The allegations date back a decade, to when British troops were still fighting the Taliban alongside allies in Afghanistan. The BBC obtained detailed military reports of SAS night raids and uncovered a “pattern of strikingly similar reports of Afghan men being shot dead because they pulled AK-47 rifles or hand grenades from behind furniture after having been detained”. It found that 54 people were killed in suspicious circumstances by a single SAS unit in Helmand between 2010 and 2011. The death toll sparked alarm among senior officers, who worried about a “deliberate policy” of unlawful killing.

However, there are suggestions that key information was not shared with the Royal Military Police. Two years later – in 2013 – the special forces director, General Sir Mark Carleton-Smith, allegedly did not disclose to the RMP, who were investigating the raids conducted on that tour, any of the earlier concerns over unlawful killings, or the existence of a rare review into the squadron. General Carleton-Smith, who declined to comment to the BBC, went on to become head of the army before stepping down last month.

In 2014, the RMP launched Northmoor, a wide-ranging investigation into 675 criminal allegations in Afghanistan, including a number of killings by the SAS squadron. Six years later, Northmoor was shut down. No UK soldier faced prosecution. But investigators told the BBC that they were obstructed by British military in their efforts to gather evidence – which may explain why there was insufficient evidence to charge anyone. At the time Johnny Mercer, the minister for veterans’ affairs, blamed human rights lawyers for bringing claims against the Ministry of Defence. The allegations of death and deceit never went away. Rather than deal with the message, the MoD has shot the messenger, claiming the BBC reached “unjustified” conclusions.

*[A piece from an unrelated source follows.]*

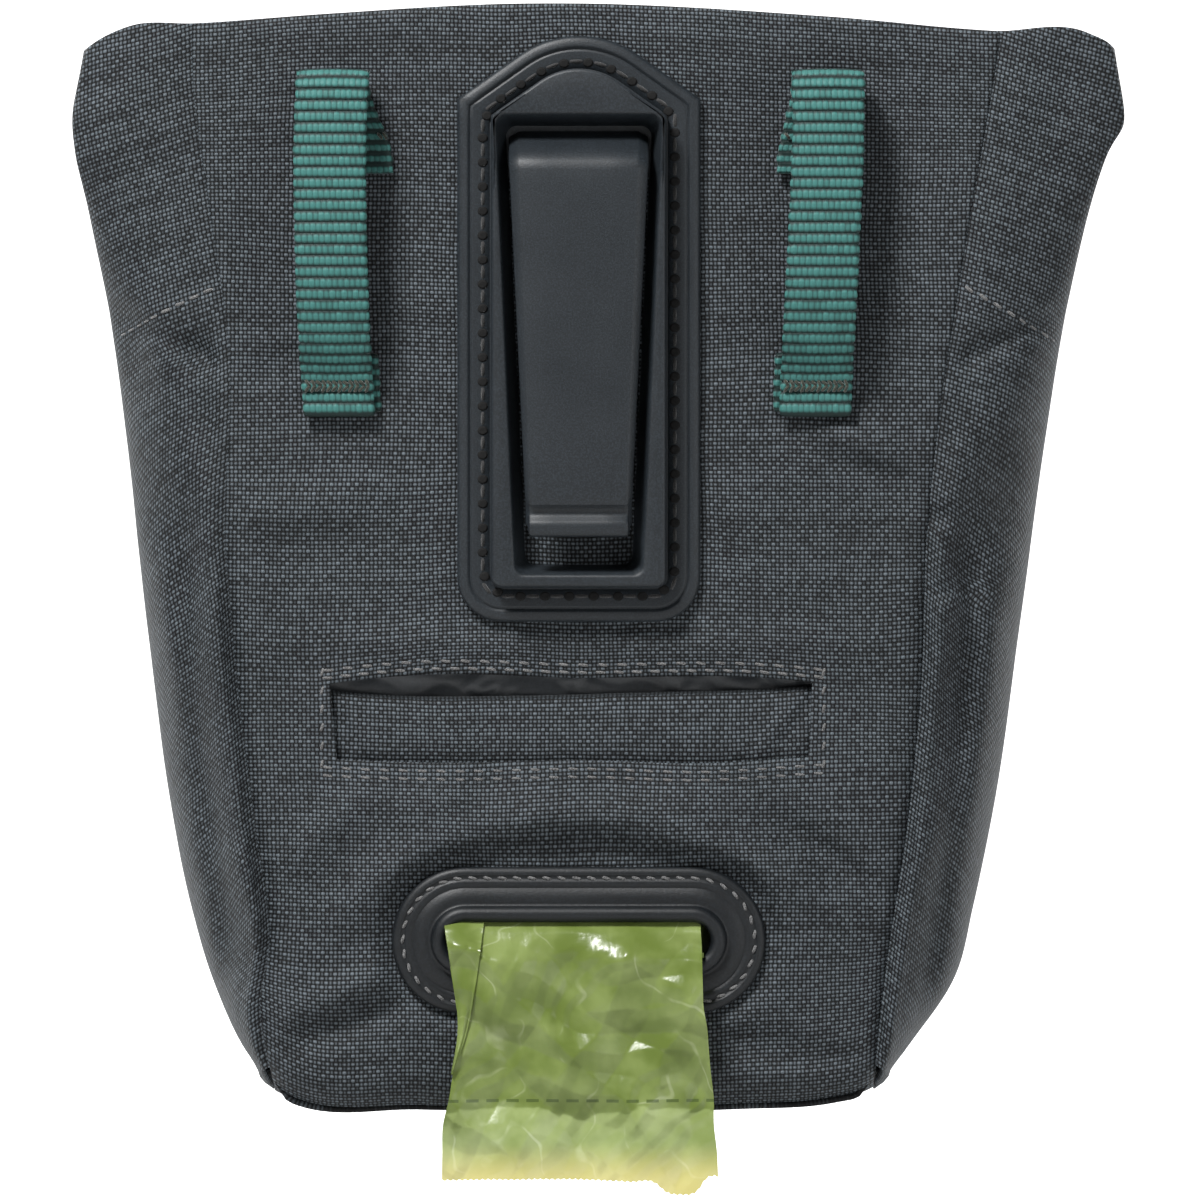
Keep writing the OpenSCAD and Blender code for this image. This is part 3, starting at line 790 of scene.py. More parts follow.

There is prima facie evidence that Britain’s soldiers have committed war crimes in Afghanistan. This is unsurprising, given that in 2020 the international criminal court found evidence that British troops committed war crimes in Iraq. The MoD breathed a sigh of relief back then as the ICC declined to prosecute. But it ill behoves the country to reserve justice only for its enemies. Attempts to prosecute claims in the courts have engendered a hostile environment for legal redress. The UK government tried to make it almost impossible to prosecute war crimes with legislation last year. Labour did not do enough to oppose that bill. Despite a history of championing the laws of war, the UK has been reluctant to prosecute its own personnel. This suggests British ministers think foreign lives don’t matter. Other nations have faced up to the brutal fact that their soldiers committed atrocities. The first step to doing so would be for Britain, like Australia, to set up a statutory judge-led inquiry into war crimes.